Status: Active » Postponed (maintainer needs more info)

Can you highlight the changes or post a patch with your changes?

How to make a patch -> http://drupal.org/node/707484

wimvds’s picture

Will do. I fixed a small issue related to this on the results page as well (urls were regenerated there instead of using those already stored in the Solr index, causing the same issue).

wimvds’s picture

nick_vh’s picture

Status: Postponed (maintainer needs more info) » Needs review
StatusFileSize
new2.3 KB

Updated the code to be a bit more robust and Drupal API friendly

nick_vh’s picture

StatusFileSize
new2.29 KB

Whitespaces issue

nick_vh’s picture

Status: Needs review » Patch (to be ported)

Does this apply to 6.x-3.x? I'm sure i18n is not as developed in D6 compared to D7?

nick_vh’s picture

Version: 7.x-1.x-dev » 6.x-3.x-dev
nick_vh’s picture

Status: Patch (to be ported) » Needs review
StatusFileSize
new2.18 KB
nick_vh’s picture

Status: Needs review » Fixed

fixed

nick_vh’s picture

Status: Fixed » Closed (fixed)

closing to clear out the issue queue a bit

marc angles’s picture

Version: 6.x-3.x-dev » 7.x-1.1
Status: Closed (fixed) » Active

Hi,
I'm running 7.x-1.1.

I still don't have the right url to the non english nodes. When a non-english node appears in the results the url displayed for it is the url of the source (english) node.

In brief I still do not have the right url in search results...

Is this supposed to work correctly ? If so, I'll look elsewhere.

Thanks

nick_vh’s picture

Status: Active » Closed (works as designed)

This is supposed to work correctly. It could be that you work with a different translation system?

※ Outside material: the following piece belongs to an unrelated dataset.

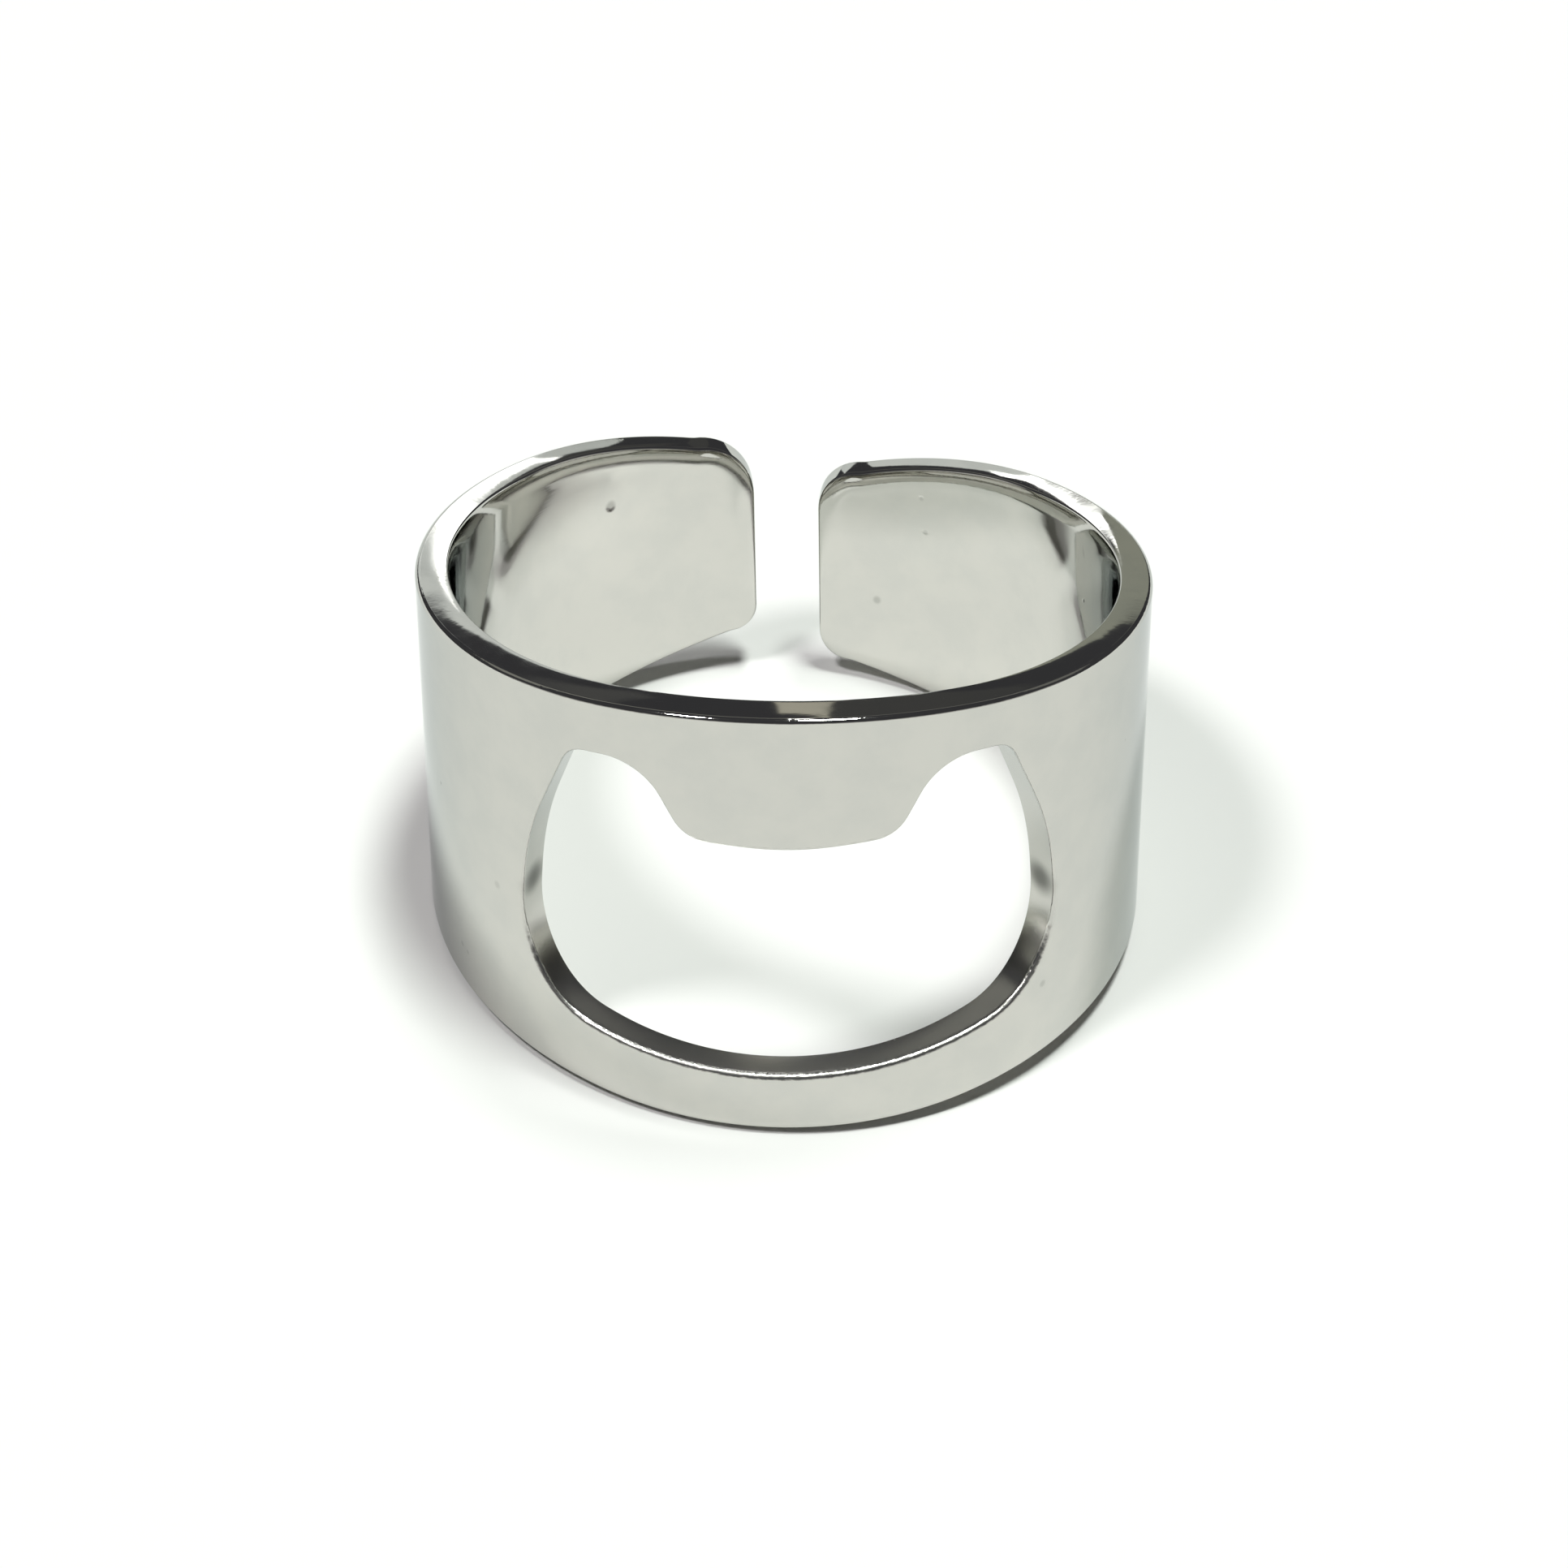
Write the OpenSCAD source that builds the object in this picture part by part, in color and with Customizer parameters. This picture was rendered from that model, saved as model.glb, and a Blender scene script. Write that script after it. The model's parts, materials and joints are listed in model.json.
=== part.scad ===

If you can reproduce this problem, please tell us what you are working with and give us as much information as possible. I'd also check out the apachesolr_multilingual project to see if they have some additional information. I'm closing this, please open a follow up ticket.

pwolanin’s picture

Title: Site and url wrong when indexing multilingual content (using i18n module) » Site and url wrong when indexing multilingual content (using i18n module) - causes REGRESSION
Version: 7.x-1.1 » 7.x-1.x-dev
Status: Closed (works as designed) » Active

this is a serious regression use from index the absolute url - it screws up anyone who might index on http, and view on https, or index on a back-end server.

pwolanin’s picture

Status: Active » Needs review
StatusFileSize
new2.47 KB

this rolls back part of the change, and renders the URL from the path at display time, which is the only correct way.

nick_vh’s picture

Good to go - this also fixes https://drupal.org/node/1852088

cilefen’s picture

#14 works for me in terms of returning https links when searching on https.

pwolanin’s picture

Status: Needs review » Fixed

committed to 7.x and 6.x-3.x

Status: Fixed » Closed (fixed)

Automatically closed -- issue fixed for 2 weeks with no activity.

pwolanin’s picture

doh, that was wrong too - the common schema won't index $doc->language

pwolanin’s picture

Status: Closed (fixed) » Needs review
StatusFileSize
new3.56 KB
pwolanin’s picture

StatusFileSize
new3.55 KB
pwolanin’s picture

Status: Needs review » Fixed

committed

Status: Fixed » Closed (fixed)

Automatically closed -- issue fixed for 2 weeks with no activity.